• SET TASK:
Repeat the lines of the data that follow, please, starting at the first and stopping after the one with "lens_edge = 0.55; // [0.4:0.01:0.6]".

• DATA EXCERPT:
####
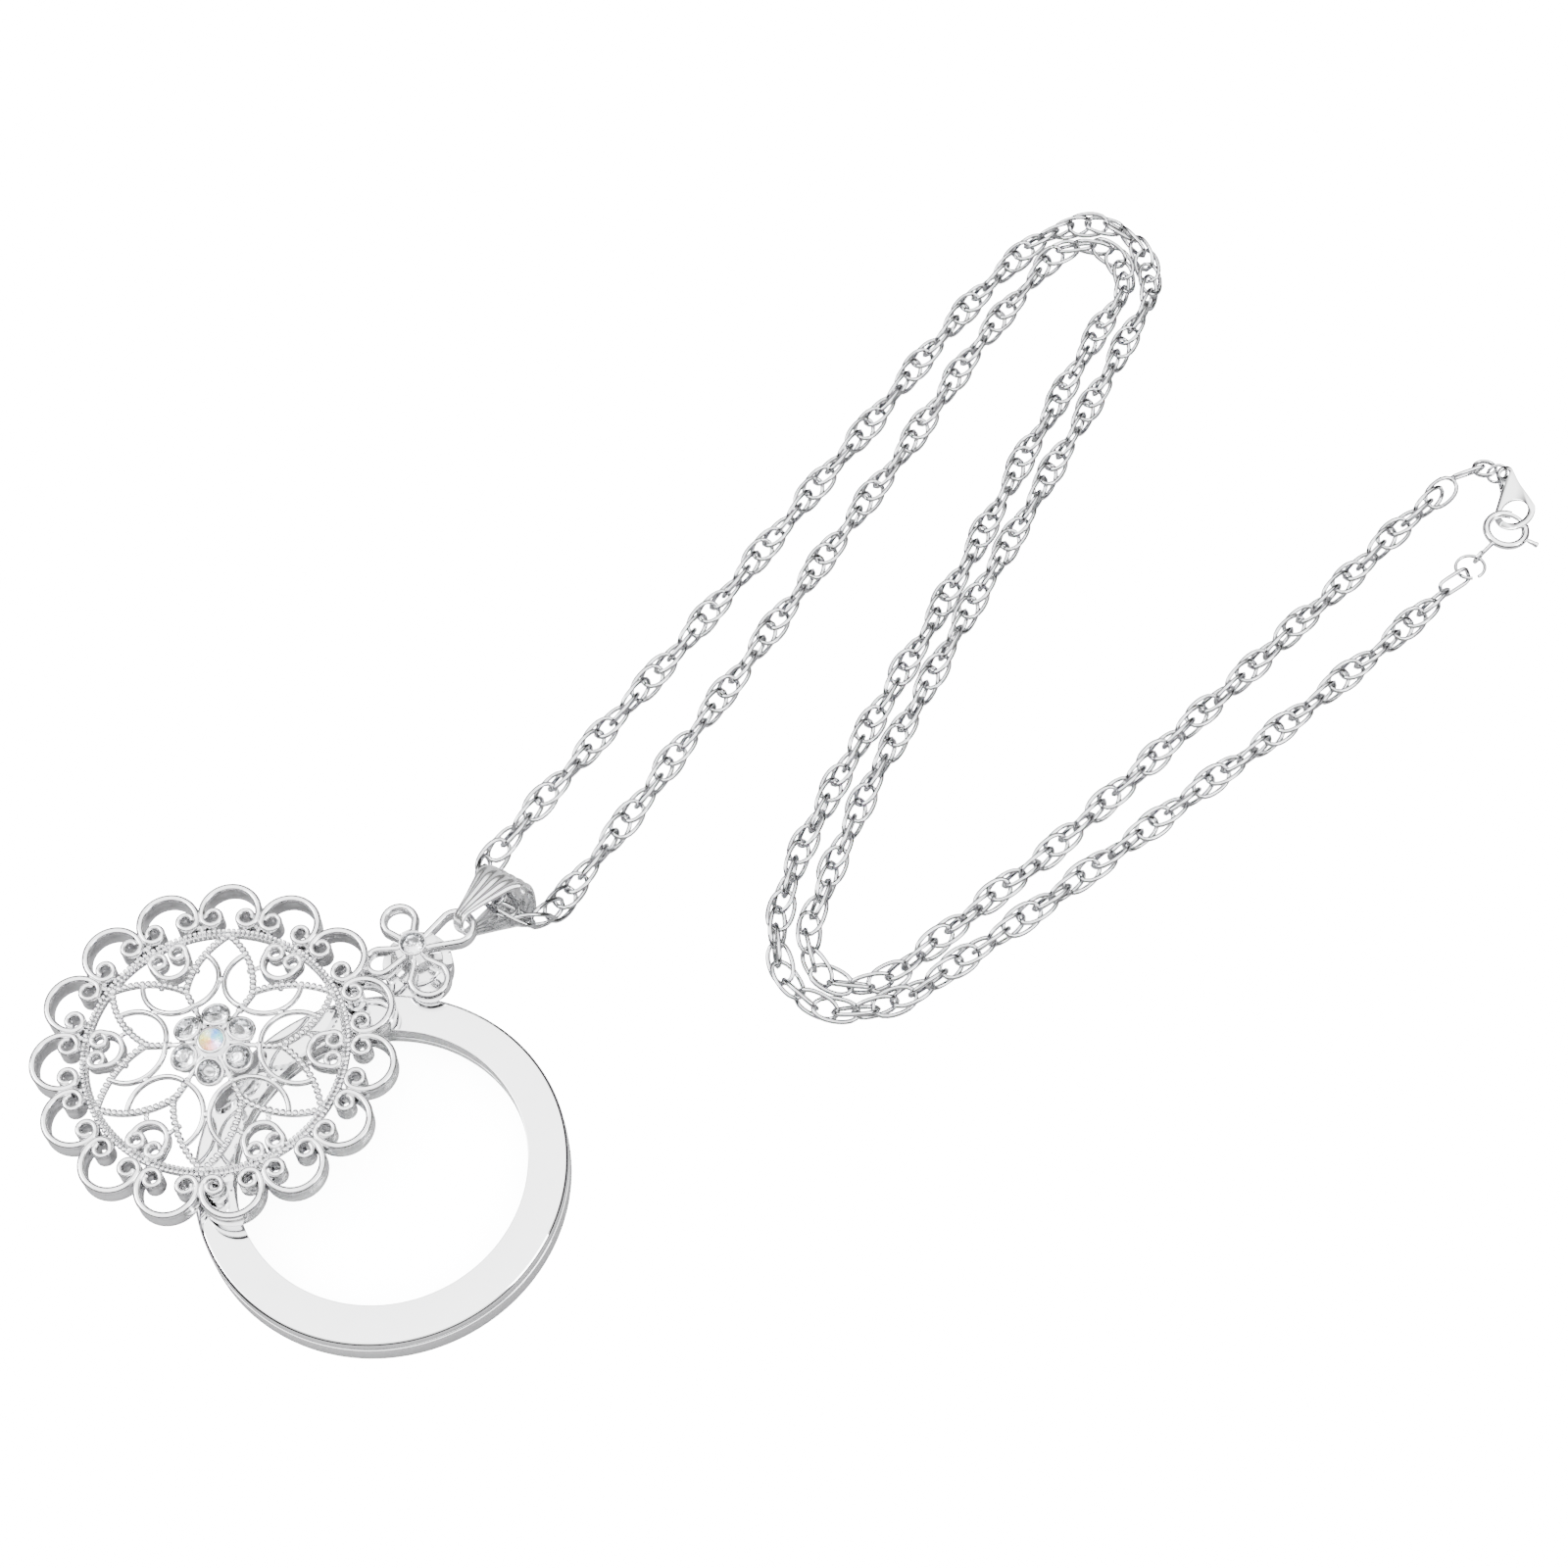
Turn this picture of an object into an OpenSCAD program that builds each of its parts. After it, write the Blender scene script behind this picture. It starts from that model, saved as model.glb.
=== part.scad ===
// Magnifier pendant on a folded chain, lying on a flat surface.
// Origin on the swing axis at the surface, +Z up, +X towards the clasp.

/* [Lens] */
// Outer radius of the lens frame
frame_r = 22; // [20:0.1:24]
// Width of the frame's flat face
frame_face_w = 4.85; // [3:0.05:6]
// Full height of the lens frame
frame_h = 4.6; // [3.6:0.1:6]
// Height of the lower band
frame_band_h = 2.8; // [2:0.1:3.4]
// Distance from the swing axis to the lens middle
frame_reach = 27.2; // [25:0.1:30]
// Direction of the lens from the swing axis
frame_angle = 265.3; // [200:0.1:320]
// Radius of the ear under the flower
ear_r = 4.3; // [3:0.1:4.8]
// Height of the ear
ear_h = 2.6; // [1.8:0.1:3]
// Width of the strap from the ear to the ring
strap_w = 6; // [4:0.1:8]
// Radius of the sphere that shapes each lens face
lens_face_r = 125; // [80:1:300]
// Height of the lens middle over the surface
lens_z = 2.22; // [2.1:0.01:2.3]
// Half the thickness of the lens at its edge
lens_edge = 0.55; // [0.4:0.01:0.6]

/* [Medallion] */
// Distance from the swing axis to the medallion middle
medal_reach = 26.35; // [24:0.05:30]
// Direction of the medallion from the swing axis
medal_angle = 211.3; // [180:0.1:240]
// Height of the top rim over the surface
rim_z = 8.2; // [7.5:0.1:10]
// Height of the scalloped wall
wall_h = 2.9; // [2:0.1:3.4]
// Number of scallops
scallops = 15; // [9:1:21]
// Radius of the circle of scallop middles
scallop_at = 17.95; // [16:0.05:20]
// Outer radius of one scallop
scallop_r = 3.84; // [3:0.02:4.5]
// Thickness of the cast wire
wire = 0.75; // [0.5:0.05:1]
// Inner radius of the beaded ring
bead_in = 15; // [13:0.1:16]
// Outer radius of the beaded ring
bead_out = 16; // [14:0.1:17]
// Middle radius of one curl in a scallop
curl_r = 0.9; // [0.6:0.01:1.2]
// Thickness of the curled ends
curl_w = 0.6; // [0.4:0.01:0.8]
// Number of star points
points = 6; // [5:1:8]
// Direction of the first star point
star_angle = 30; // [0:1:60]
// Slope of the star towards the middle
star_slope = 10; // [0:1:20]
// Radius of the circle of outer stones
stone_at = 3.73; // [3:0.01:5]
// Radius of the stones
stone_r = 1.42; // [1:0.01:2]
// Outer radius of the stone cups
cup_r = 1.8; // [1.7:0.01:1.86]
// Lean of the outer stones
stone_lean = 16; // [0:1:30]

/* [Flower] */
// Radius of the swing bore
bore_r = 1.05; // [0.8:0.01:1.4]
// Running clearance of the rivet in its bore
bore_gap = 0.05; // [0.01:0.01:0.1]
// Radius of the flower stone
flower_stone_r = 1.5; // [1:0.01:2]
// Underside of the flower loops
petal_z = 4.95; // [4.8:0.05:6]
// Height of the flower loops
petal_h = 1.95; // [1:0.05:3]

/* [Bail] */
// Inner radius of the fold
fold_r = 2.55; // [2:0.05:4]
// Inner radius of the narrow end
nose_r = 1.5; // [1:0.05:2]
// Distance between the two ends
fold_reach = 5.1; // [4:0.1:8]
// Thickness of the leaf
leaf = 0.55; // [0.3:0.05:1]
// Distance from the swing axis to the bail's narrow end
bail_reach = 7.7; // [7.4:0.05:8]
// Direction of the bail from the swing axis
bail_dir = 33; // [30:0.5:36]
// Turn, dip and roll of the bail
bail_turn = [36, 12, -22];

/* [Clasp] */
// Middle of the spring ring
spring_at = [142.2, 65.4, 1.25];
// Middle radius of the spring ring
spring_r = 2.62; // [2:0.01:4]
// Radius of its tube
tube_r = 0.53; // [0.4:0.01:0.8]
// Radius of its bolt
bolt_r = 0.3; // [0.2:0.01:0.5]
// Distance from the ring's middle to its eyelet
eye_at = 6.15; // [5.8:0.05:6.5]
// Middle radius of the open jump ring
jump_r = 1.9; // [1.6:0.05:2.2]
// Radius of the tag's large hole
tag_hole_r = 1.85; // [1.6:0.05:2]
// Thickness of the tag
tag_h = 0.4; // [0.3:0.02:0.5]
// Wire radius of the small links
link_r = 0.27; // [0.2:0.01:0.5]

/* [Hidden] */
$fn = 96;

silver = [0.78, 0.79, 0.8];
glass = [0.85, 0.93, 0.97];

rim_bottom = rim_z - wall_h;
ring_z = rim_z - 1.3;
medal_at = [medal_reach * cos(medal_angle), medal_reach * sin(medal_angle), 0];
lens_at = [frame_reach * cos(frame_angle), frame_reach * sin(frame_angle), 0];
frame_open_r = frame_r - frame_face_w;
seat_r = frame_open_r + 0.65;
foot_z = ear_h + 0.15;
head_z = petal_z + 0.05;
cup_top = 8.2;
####
• SOLUTION TO THE PROBLEM:
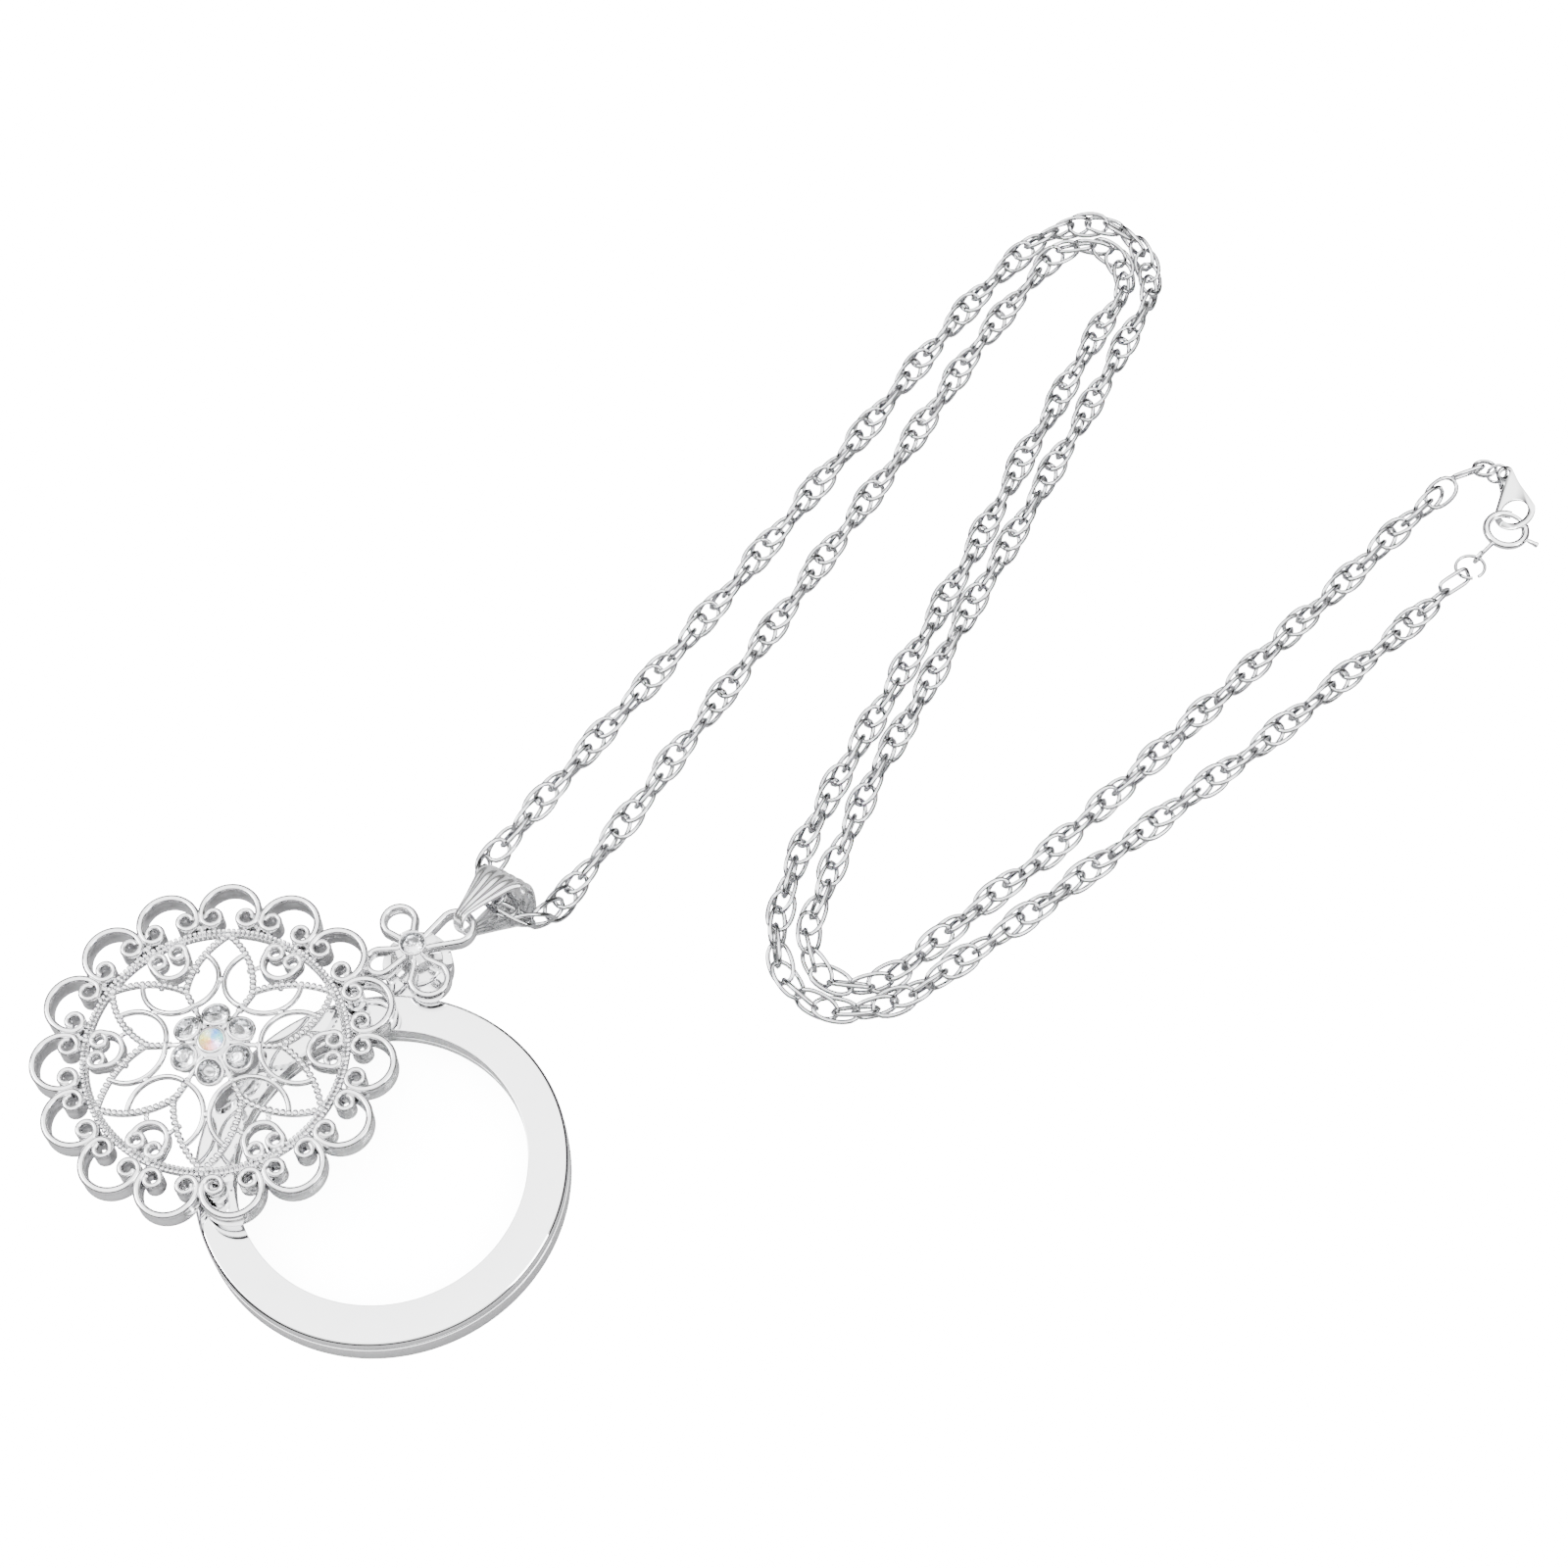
Turn this picture of an object into an OpenSCAD program that builds each of its parts. After it, write the Blender scene script behind this picture. It starts from that model, saved as model.glb.
=== part.scad ===
// Magnifier pendant on a folded chain, lying on a flat surface.
// Origin on the swing axis at the surface, +Z up, +X towards the clasp.

/* [Lens] */
// Outer radius of the lens frame
frame_r = 22; // [20:0.1:24]
// Width of the frame's flat face
frame_face_w = 4.85; // [3:0.05:6]
// Full height of the lens frame
frame_h = 4.6; // [3.6:0.1:6]
// Height of the lower band
frame_band_h = 2.8; // [2:0.1:3.4]
// Distance from the swing axis to the lens middle
frame_reach = 27.2; // [25:0.1:30]
// Direction of the lens from the swing axis
frame_angle = 265.3; // [200:0.1:320]
// Radius of the ear under the flower
ear_r = 4.3; // [3:0.1:4.8]
// Height of the ear
ear_h = 2.6; // [1.8:0.1:3]
// Width of the strap from the ear to the ring
strap_w = 6; // [4:0.1:8]
// Radius of the sphere that shapes each lens face
lens_face_r = 125; // [80:1:300]
// Height of the lens middle over the surface
lens_z = 2.22; // [2.1:0.01:2.3]
// Half the thickness of the lens at its edge
lens_edge = 0.55; // [0.4:0.01:0.6]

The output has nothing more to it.